Au sommaire de cette succulente production, outre une prélude interlope au déluge sonore, nous retrouvons 10 plages à la fois cohérentes dans leur ensemble et singulières notamment en raison de la latitude artistique que se sont autorisés les reptiles en poussant l’exercice à fond avec les contributeurs conviés à la fête. Ces derniers étant au générique de 6 titres.

« Crater », qui entame les hostilités, voit Michael d’Impure Wilhelmina se joindre au quatuor en accompagnant la bagarre générale avec un chant clair qui transpose le déluge sonore ralenti en un brulot presqu’emprunt d’urgence aux relents connexes à l’œuvre de Soundgarden. C’est clairement un des gros coups de cœur de cette sortie avec « Cuts » qui balance du stoner fuzzé durant un peu plus de 3 minutes avec l’artiste hip hop La Gale qui place des chants précis sur un tempo rapide martelé par la rythmique qui se place devant un énorme mur de guitares saturées. Ce dernier titre contrastant avec les vocaux gutturaux mixés aux chants clairs qui se répondent sur « Impetus » tel un dialogue entre le groupe et son invité Danek. On citera encore la présence de Yonni de Rorcal sur « Silver Lakes » (le deuxième single issu de cette prod) qui partage la présence de Denis à la trompette aussi présent sur « Taenia ». L’apport de cuivre au sludge, ou au post machin truc, est clairement le truc en plus de cette production rutilante qui la rapproche d’artistes comme The Progerians. Je vous incite toutes et tous à aller vous cogner les 6 minutes de « Taenia » qui constituent une des deux pièces maîtresses de « Conjure » : c’est lent, puissant, visqueux, halluciné, hallucinant et terriblement addictif.

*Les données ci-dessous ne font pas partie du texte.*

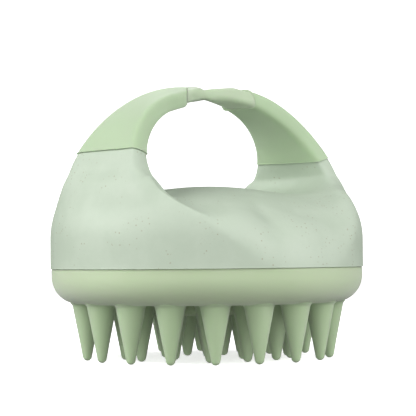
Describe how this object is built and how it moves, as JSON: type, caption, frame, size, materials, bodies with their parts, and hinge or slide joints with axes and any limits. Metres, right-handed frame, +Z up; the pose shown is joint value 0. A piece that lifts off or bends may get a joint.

Hormis la présence de guest, Maude, Fabrice, Randy et Guy font un job de groupe sur des compositions généralement plus pugnaces comme les 3 minutes et demi de « Ecorce » où les guitares dissonantes viennent sonner magistralement au milieu de vocaux étouffés inscrits dans une structure rythmique martiale. Sur « Back Cat », le groupe déroule avec le frein à main tiré à fond pour appuyer plus amplement sur le rendu sombre et torturé de son art dissonant : ça laisse présager des gros mouvements de nuques en public (les physios se frottent les pognes). Après avoir multiplié les écoutes pour m’immerger jusqu’à l’abrutissement total (j’avais déjà quelques coups d’avance…), je rejoins le choix des artistes qui ont opté pour envoyer « La Boue » en éclaireur afin de teaser la chose. Un titre concis, carré, qui se déploie autour d’un riff central répété durant un peu plus de 3 minutes à l’ambiance malsaine qui colle à l’auditeur comme la fange sur les mocassins.

Conjure s’inscrit dans les plaques qui vont compter cette année en se cognant des codes, en fédérant des talents de sa région même quand la filiation musicale n’est pas évidente et en se torchant avec la convenance qui voudrait voir les groupes pratiquer une démarche artistique hyper redondante (même si Motörhead est cité comme influence). Cette production est d’une noirceur jouissive, je remercie tous les protagonistes de m’avoir procuré un tel bonheur. Bisous baveux !

 


Orbiter – Hollow World

Débarqués tout droit de Finlande avec sous le bras rien de plus qu’un EP et quelques titres postés ici ou là, Orbiter signe ici son premier album chez l’excellent label italien Argonauta. On va pas vous la jouer érudits de comptoirs, c’est à peu près tout ce qu’on sait sur eux avant de jeter une oreille sur leur disque.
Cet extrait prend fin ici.